Self-Explaining Neural Networks for Business Process Monitoring

TL;DR

This work targets predictive business process monitoring (PBPM) and introduces the first self-explaining neural network for PBPM, addressing the Next Activity Prediction task with built-in explanations. By extending an LSTM-based predictor with an explanation head and employing dual propagation alongside faithfulness and cardinality losses, the approach yields concise, sufficient explanations while preserving or improving predictive accuracy. The method demonstrates substantial gains in explanation faithfulness and computational efficiency over post-hoc baselines like Anchors, across four real-world datasets.
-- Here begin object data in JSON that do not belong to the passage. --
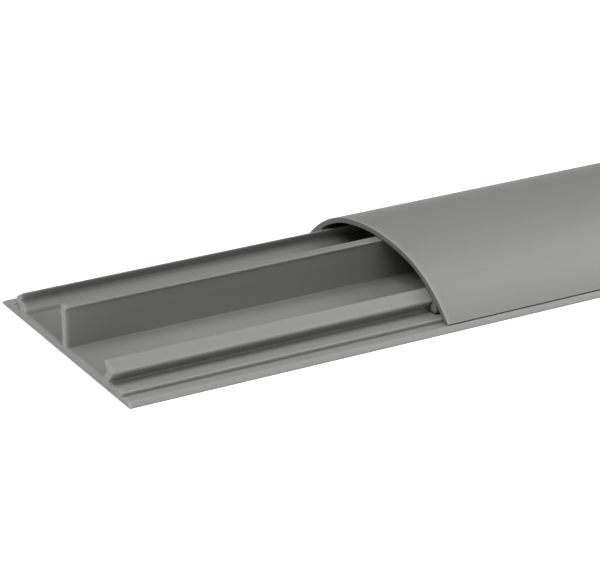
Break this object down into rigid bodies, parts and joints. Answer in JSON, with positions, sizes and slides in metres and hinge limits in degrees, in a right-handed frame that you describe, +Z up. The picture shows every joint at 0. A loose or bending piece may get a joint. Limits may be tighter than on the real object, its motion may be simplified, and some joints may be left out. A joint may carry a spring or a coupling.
{
  "type": "floor cord cover",
  "caption": "Length of low floor cord cover: a flat base channel with hooked rails and a dividing wall, and an arched cover that snaps over the rails and slides along them.",
  "frame": {"origin": "on the underside of the base channel, halfway along it and midway between its edges", "axes": "+X along the length, towards the end that the cover overhangs; +Y across, away from the side that the dividing wall's lip points to; +Z up"},
  "size_m": [2.0912, 0.075, 0.0154],
  "materials": {
    "base_plastic": "grey extruded PVC, satin",
    "cover_plastic": "grey extruded PVC, satin"
  },
  "bodies": {
    "base": {"base_channel": "base_plastic"},
    "cover": {"snap_cover": "cover_plastic"}
  },
  "joints": [
    {"name": "cover_slide", "type": "slide", "parent": "base", "child": "cover", "axis": [1, 0, 0], "range_m": [-1.0912, 0.9088]}
  ]
}
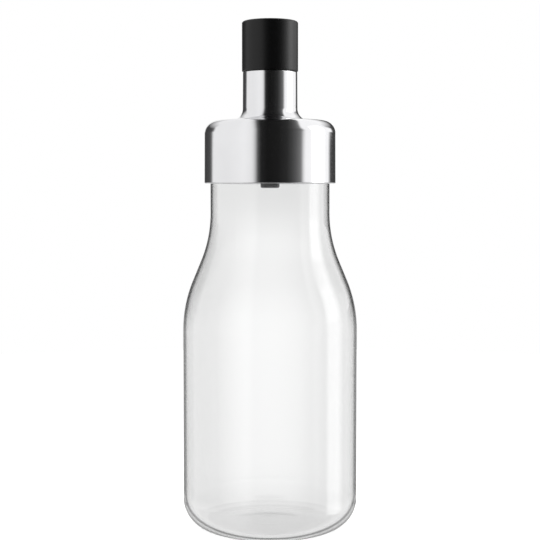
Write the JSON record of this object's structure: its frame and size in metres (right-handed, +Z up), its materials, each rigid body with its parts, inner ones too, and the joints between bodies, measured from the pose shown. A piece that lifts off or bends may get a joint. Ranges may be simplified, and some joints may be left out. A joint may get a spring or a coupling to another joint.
{
  "type": "salad dressing shaker bottle",
  "caption": "Clear glass dressing shaker with a swept shoulder, a lift-off polished steel pouring lid and a black stopper cap.",
  "frame": {"origin": "centre of the carafe's foot ring, on the surface that it stands on", "axes": "+Z up along the axis of the bottle; the bottle is round, so +X and +Y are free, with the funnel's air hole on +X"},
  "size_m": [0.07, 0.07, 0.2032],
  "materials": {
    "clear_glass": "clear colourless blown glass, fire-polished rim",
    "polished_steel": "drawn stainless steel with a fine polish",
    "black_nylon": "moulded black nylon, satin",
    "gloss_black": "moulded black plastic, glossy",
    "matte_black": "moulded black plastic with a fine matte grain",
    "grey_silicone": "dark grey silicone, soft matte"
  },
  "bodies": {
    "bottle": {"glass_bottle": "clear_glass"},
    "lid": {"lid_shell": "polished_steel", "neck_liner": "black_nylon", "lid_plug": "black_nylon", "neck_seal": "grey_silicone", "rim_gasket": "grey_silicone", "pour_tube": "gloss_black", "pour_lip": "polished_steel"},
    "cap": {"cap_shell": "matte_black", "cap_stopper": "grey_silicone", "cap_ring": "grey_silicone"}
  },
  "joints": [
    {"name": "lid_lift", "type": "slide", "parent": "bottle", "child": "lid", "axis": [0, 0, 1], "range_m": [0, 0.055]},
    {"name": "cap_lift", "type": "slide", "parent": "lid", "child": "cap", "axis": [0, 0, 1], "range_m": [0, 0.025]}
  ]
}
Overall, the results establish that integrated self-explanations can enhance trust and practicality in PBPM without compromising performance.

Abstract

Tasks in Predictive Business Process Monitoring (PBPM), such as Next Activity Prediction, focus on generating useful business predictions from historical case logs. Recently, Deep Learning methods, particularly sequence-to-sequence models like Long Short-Term Memory (LSTM), have become a dominant approach for tackling these tasks. However, to enhance model transparency, build trust in the predictions, and gain a deeper understanding of business processes, it is crucial to explain the decisions made by these models. Existing explainability methods for PBPM decisions are typically *post-hoc*, meaning they provide explanations only after the model has been trained. Unfortunately, these post-hoc approaches have shown to face various challenges, including lack of faithfulness, high computational costs and a significant sensitivity to out-of-distribution samples. In this work, we introduce, to the best of our knowledge, the first *self-explaining neural network* architecture for predictive process monitoring. Our framework trains an LSTM model that not only provides predictions but also outputs a concise explanation for each prediction, while adapting the optimization objective to improve the reliability of the explanation. We first demonstrate that incorporating explainability into the training process does not hurt model performance, and in some cases, actually improves it. Additionally, we show that our method outperforms post-hoc approaches in terms of both the faithfulness of the generated explanations and substantial improvements in efficiency.

Figures (4)

• Figure 1: An illustration of the "traditional" lstm-based rnn architecture tax2017lstm.
• Figure 2: An illustration of the dual propagation procedure used in our self-explaining framework, along with the new loss terms: the faithfulness loss $\mathcal{L}_{Faith}$, which ensures the generated explanation is sufficient, and the cardinality loss $\mathcal{L}_{Card}$, which ensures the explanation remains concise. It is important to note that the hidden layers of the model are shared across both propagations.
• Figure 3: An example of an explanation generated either by Anchors on standard trained models or inherently by our self-explaining approach, when applied to the prediction of the third activity in a BPI12wc process. The text in black represents the sufficient explanation, while the features not included in the explanation appear in gray.
• Figure 4: An example of an explanation generated either by Anchors on standard trained models or inherently by our self-explaining approach, when applied to the prediction of the fourth activity in a BPI12wc process. The text in black represents the sufficient explanation, while the features not included in the explanation appear in gray.